- Data segment:
^^^^^^^^

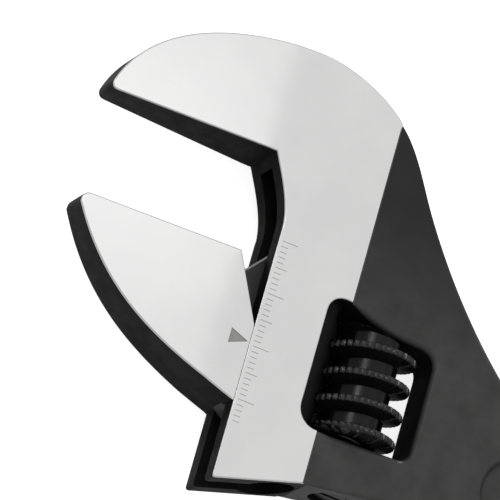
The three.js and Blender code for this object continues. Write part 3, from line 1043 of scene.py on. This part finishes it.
def make_jaw():
    plate = Plate(half_thickness)
    plate.edge(jaw_outline(), lambda p: 0.08 if p.x > -0.2 else 0.26, False)
    plate.fill()
    tones = [EDGE if kind == "wall" else BRIGHT for kind in plate.tones]
    jaw = make_object("movable_jaw_forging", plate.verts, plate.faces, BODY_FINISHES, tones)
    foot = [(RACK_X, RACK_BOTTOM), (8, RACK_BOTTOM), (-1.5, -44.8), (-8, -40)]
    low, high = MID - WEB_HALF, MID + WEB_HALF
    # Its chamfers facing +Y take the light grey of the etched pointer as a painted highlight.
    web = slab("web", WEB_TOP + foot, low, high, BODY_FINISHES, SKIN, 0.3, MARK_AND_GLINT)
    join_solids(jaw, web, "UNION")
    chamfer = 0.5
    rod = [
        (RACK_RADIUS - chamfer, RACK_BOTTOM), (RACK_RADIUS, RACK_BOTTOM + chamfer),
        (RACK_RADIUS, RACK_TOP - chamfer), (RACK_RADIUS - chamfer, RACK_TOP),
    ]
    join_solids(jaw, turned("rack", rod, BODY_FINISHES, 72, RACK_X, EDGE), "UNION")
    gap = CLEARANCE
    widths = {
        **thread_start(RACK_BOTTOM, RACK_TOP), "Crest Radius": (WORM_RADIUS + gap) * MM,
        "Depth": (THREAD_DEPTH + gap) * MM, "Base Width": (THREAD_BASE + 2 * gap) * MM,
        "Crest Width": (THREAD_CREST + 2 * gap) * MM, "Corner": 0.3 * MM, "Notch Depth": 0.0,
        "Steps": 96, "Finish": BLACK_EDGE,
    }
    join_solids(jaw, THREAD.make("tooth cutter", widths), "DIFFERENCE")
    top = 2 * MID
    pointer = slab("pointer", POINTER, top - 0.15, top + 1, BODY_FINISHES, MARK_AND_GLINT)
    return join_solids(jaw, pointer, "DIFFERENCE")


def make_worm():
    slim = WORM_ROOT - 0.4
    core = [
        (slim, WORM_LOW), (WORM_ROOT, WORM_LOW + 0.45),
        (WORM_ROOT, WORM_HIGH - 0.45), (slim, WORM_HIGH),
    ]
    # The core takes the darker copy, painted shade between the thread's ridges.
    worm = turned("adjusting_worm_screw", core, [WORM_BLACK, WORM_CORE_SHADED], 96, tone=1)
    join_solids(worm, THREAD.make("thread"), "UNION")
    full = WORM_RADIUS + 0.2
    ends = [
        (full - 1.0, WORM_LOW), (full - 0.45, WORM_LOW + 0.3), (full, WORM_LOW + 1.0),
        (full, WORM_HIGH - 1.0), (full - 0.45, WORM_HIGH - 0.3), (full - 1.0, WORM_HIGH),
    ]
    join_solids(worm, turned("end limit", ends, [WORM_BLACK], 96), "INTERSECT")
    wide = PIN_RADIUS + CLEARANCE
    bore = [
        (wide + 0.3, WORM_LOW - 1), (wide + 0.3, WORM_LOW + 0.1), (wide, WORM_LOW + 0.4),
        (wide, WORM_HIGH - 0.4), (wide + 0.4, WORM_HIGH), (wide + 0.4, WORM_HIGH + 1),
    ]
    join_solids(worm, turned("worm bore", bore, [WORM_BLACK], 48), "DIFFERENCE")
    pocket = [
        (4.4, WORM_LOW - 1), (4.4, WORM_LOW), (4.2, WORM_LOW + 0.2), (4.2, WORM_LOW + 5.8),
    ]
    return join_solids(worm, turned("spring pocket", pocket, [WORM_BLACK], 64), "DIFFERENCE")


def make_pin():
    head = PIN_HEAD_RADIUS
    profile = [
        (head - 0.4, PIN_BOTTOM), (head - 0.13, PIN_BOTTOM + 0.08), (head, PIN_BOTTOM + 0.4),
        (head, PIN_HEAD_TOP - 0.2), (head - 0.2, PIN_HEAD_TOP), (PIN_RADIUS, PIN_HEAD_TOP),
        (PIN_RADIUS, PIN_TOP - 0.6), (PIN_RADIUS - 0.15, PIN_TOP - 0.2), (PIN_RADIUS - 0.6, PIN_TOP),
    ]
    pin = turned("worm_pin_screw", profile, [PIN_STEEL], 64)
    left, right, bottom, top = WORM_X - 4.5, WORM_X + 4.5, PIN_BOTTOM - 1.8, PIN_BOTTOM + 1.2
    corners = [(left, bottom), (right, bottom), (right, top), (left, top)]
    slot = slab("driver slot", corners, MID - 0.5, MID + 0.5, [PIN_STEEL])
    return join_solids(pin, slot, "DIFFERENCE")


THREAD = thread_rule()

PIECES = [
    (make_body(), "body", "wrench_body", "black_steel"),
    (make_jaw(), "jaw", "movable_jaw", "polished_steel"),
    (make_worm(), "worm", "adjusting_worm", "dark_steel"),
    (make_pin(), "body", "worm_pin", "plain_steel"),
    (coil_rule().make("worm_spring_coil"), "body", "worm_spring", "spring_steel"),
]
for piece, body_name, node, slot in PIECES:
    tidy_shading(piece)
    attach(piece, body_name)
    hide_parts(node)


# Camera, floor and light


def make_camera():
    """A long lens looks down at the head's face, from beyond the jaws and a little below them."""
    centre = Vector((-12.75, -19.0, 2 * MID)) * MM
    back = Vector((-0.301, -0.346, 0.888)).normalized()
    up = Vector((-0.3663, 0.902, 0.227))
    up = (up - back * up.dot(back)).normalized()
    right = up.cross(back)
    data = bpy.data.cameras.new("camera")
    data.sensor_width = 36
    data.lens = data.sensor_width * LENS_DISTANCE / (VIEW_WIDTH * MM)
    data.clip_start, data.clip_end = 0.05, 20
    camera = bpy.data.objects.new("camera", data)
    turn = Matrix((right, up, back)).transposed()
    camera.matrix_world = Matrix.Translation(centre + back * LENS_DISTANCE) @ turn.to_4x4()
    bpy.context.scene.collection.objects.link(camera)
    bpy.context.scene.camera = camera


def make_floor():
    half = 3.0
    level = cad_low[2] - 0.0004
    corners = [(-half, -half, level), (half, -half, level), (half, half, level), (-half, half, level)]
    mesh = bpy.data.meshes.new("floor")
    mesh.from_pydata(corners, [], [(0, 1, 2, 3)])
    floor = bpy.data.objects.new("floor", mesh)
    bpy.context.scene.collection.objects.link(floor)
    finish, tree, shader, place = start_finish("pale floor")
    haze = add_node(tree, "ShaderNodeTexNoise", Vector=place, Scale=3.0, Detail=2.0)
    colour = blend_colours(tree, haze.outputs["Fac"], grey(0.90), grey(0.92))
    fill_socket(tree, shader.inputs["Base Color"], colour)
    shader.inputs["Roughness"].default_value = 0.9
    shader.inputs["Specular IOR Level"].default_value = 0.1
    shader.inputs["Emission Color"].default_value = grey(FLOOR_GLOW)
    seen = tree.nodes.new("ShaderNodeLightPath").outputs["Is Camera Ray"]
    tree.links.new(seen, shader.inputs["Emission Strength"])
    mesh.materials.append(finish)


def make_light(name, direction, distance, size, power, target=(0.0, 0.0, 0.0)):
    data = bpy.data.lights.new(name, "AREA")
    data.shape = "RECTANGLE"
    data.size, data.size_y = size
    data.energy = power
    light = bpy.data.objects.new(name, data)
    away = Vector(direction).normalized()
    light.location = to_frame(*target) + away * distance
    light.rotation_euler = away.to_track_quat("Z", "Y").to_euler()
    bpy.context.scene.collection.objects.link(light)


def make_world(strength):
    world = bpy.data.worlds.new("studio")
    world.use_nodes = True
    sky = world.node_tree.nodes["Background"]
    sky.inputs["Color"].default_value = (1, 1, 1, 1)
    sky.inputs["Strength"].default_value = strength
    bpy.context.scene.world = world


make_camera()
make_floor()
make_world(0.55)
# Name, direction, distance and size in metres, power in watts, and the place it points at
make_light("key softbox", (0.30, 0.35, 0.89), 1.2, (1.3, 1.3), 2.05)
make_light("jaw softbox", (0.146, 0.346, 0.925), 0.17, (0.06, 0.06), 0.0062, (-36, -10, 10))
make_light("strip softbox", (-0.35, 0.346, 0.87), 1.0, (0.12, 0.5), 1.1)
bpy.context.scene.view_settings.view_transform = "Standard"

^^^^^^^^

- Task directions:
Each line above that holds the string "scene" should be copied and shown.

- Correct response:
The three.js and Blender code for this object continues. Write part 3, from line 1043 of scene.py on. This part finishes it.
    bpy.context.scene.collection.objects.link(camera)
    bpy.context.scene.camera = camera
    bpy.context.scene.collection.objects.link(floor)
    bpy.context.scene.collection.objects.link(light)
    bpy.context.scene.world = world
bpy.context.scene.view_settings.view_transform = "Standard"